EXERCISE OBJECTIVE:
Return only the lines from the top of the material through the line marked by "closed tapered strands", unaltered.
▬▬▬
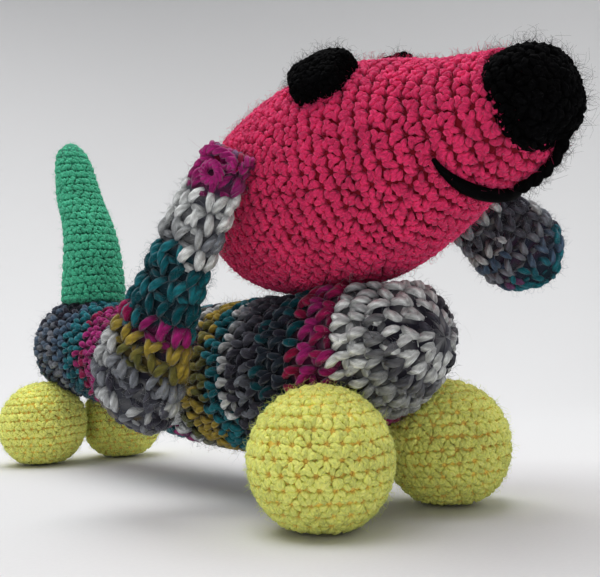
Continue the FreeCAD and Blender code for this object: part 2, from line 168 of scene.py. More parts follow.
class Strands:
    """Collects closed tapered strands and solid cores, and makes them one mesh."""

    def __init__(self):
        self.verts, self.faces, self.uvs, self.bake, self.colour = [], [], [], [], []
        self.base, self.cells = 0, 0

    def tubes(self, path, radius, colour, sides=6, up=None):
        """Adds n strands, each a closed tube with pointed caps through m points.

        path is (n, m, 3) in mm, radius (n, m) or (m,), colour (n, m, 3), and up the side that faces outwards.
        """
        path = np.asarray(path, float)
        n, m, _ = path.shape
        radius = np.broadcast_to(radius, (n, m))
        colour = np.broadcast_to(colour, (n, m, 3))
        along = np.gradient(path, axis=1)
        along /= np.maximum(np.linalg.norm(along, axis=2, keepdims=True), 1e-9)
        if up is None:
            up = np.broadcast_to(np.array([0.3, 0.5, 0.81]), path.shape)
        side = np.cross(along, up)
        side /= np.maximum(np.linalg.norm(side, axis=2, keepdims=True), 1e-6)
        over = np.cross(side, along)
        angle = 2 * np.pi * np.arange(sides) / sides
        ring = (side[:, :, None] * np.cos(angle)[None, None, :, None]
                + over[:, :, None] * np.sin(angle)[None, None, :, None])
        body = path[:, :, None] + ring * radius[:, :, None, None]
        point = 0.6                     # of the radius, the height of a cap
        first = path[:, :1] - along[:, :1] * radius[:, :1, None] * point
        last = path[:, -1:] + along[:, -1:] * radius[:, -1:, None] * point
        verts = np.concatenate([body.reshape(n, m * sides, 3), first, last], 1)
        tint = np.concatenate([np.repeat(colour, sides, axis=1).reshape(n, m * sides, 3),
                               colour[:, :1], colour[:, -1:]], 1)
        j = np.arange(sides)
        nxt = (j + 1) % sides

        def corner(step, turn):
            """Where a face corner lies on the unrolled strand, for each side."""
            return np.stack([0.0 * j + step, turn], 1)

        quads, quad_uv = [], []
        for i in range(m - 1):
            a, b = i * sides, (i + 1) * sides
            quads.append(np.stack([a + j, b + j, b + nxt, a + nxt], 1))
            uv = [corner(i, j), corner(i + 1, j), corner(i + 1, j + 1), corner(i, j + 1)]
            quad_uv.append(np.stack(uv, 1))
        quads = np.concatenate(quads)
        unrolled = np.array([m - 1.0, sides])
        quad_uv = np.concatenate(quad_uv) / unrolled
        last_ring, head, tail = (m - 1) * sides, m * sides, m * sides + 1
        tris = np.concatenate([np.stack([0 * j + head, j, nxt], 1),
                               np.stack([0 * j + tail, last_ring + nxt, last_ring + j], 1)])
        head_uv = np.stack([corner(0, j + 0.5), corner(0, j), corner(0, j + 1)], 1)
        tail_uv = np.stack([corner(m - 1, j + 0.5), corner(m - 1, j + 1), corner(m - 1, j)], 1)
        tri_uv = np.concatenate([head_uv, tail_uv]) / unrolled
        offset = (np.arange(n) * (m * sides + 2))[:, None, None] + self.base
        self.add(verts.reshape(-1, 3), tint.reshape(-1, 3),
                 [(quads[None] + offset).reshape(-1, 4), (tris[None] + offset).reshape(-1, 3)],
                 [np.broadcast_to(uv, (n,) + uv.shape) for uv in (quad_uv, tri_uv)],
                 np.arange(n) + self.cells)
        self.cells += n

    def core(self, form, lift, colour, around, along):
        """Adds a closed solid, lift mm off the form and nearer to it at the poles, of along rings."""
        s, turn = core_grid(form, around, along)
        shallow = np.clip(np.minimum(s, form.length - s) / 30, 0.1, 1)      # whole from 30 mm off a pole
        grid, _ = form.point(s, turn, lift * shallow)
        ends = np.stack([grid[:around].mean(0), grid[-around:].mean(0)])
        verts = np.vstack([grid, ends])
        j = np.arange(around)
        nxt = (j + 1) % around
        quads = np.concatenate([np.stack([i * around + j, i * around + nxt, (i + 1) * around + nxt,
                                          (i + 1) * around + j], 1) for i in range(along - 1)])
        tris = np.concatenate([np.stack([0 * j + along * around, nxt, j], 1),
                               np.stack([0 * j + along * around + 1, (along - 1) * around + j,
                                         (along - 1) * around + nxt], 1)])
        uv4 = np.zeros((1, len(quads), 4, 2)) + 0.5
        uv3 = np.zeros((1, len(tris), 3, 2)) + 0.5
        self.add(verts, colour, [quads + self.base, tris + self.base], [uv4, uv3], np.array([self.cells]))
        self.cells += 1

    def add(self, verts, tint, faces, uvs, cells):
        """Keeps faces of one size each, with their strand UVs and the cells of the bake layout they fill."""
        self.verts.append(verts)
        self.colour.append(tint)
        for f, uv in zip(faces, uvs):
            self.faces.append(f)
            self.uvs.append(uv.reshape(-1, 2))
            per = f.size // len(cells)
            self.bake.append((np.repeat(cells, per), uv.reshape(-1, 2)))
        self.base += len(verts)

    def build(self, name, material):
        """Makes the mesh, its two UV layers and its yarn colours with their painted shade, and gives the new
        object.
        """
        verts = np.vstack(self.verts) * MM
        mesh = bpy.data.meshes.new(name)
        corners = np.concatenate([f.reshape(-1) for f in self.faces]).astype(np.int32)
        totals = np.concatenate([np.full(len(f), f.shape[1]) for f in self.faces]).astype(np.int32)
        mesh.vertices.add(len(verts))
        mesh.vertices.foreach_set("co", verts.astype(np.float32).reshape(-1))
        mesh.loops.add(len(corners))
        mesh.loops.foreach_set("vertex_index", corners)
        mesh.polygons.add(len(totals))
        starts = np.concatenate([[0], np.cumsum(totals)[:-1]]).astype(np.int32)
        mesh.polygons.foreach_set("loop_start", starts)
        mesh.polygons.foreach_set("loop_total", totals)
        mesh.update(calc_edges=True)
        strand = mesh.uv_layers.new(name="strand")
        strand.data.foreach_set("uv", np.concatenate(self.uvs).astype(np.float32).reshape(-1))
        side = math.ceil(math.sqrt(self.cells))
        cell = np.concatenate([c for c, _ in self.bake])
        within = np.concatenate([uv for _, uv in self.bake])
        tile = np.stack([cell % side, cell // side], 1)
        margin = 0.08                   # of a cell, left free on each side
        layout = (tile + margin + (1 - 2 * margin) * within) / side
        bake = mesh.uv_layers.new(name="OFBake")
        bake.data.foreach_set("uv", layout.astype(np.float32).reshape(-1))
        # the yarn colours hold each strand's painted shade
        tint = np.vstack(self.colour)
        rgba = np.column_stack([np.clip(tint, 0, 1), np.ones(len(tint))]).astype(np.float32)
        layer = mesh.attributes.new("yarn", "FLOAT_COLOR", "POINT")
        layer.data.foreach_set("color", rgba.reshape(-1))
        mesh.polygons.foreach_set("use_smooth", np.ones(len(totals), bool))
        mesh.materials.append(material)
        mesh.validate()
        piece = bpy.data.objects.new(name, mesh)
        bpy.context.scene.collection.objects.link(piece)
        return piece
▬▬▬
COMPLETE ANSWER:
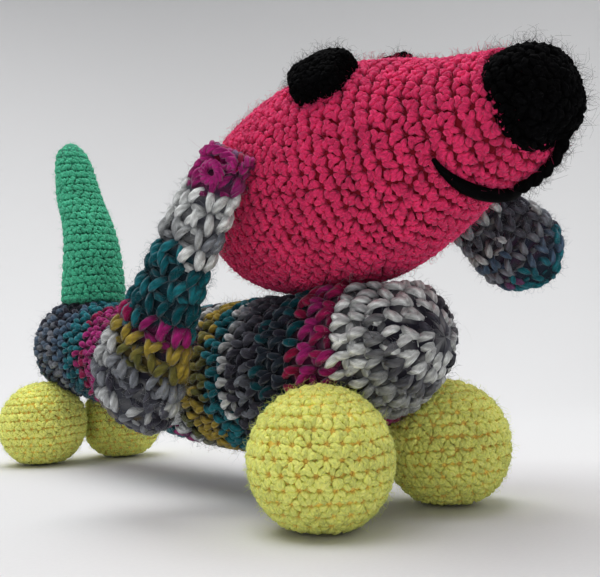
Continue the FreeCAD and Blender code for this object: part 2, from line 168 of scene.py. More parts follow.
class Strands:
    """Collects closed tapered strands and solid cores, and makes them one mesh."""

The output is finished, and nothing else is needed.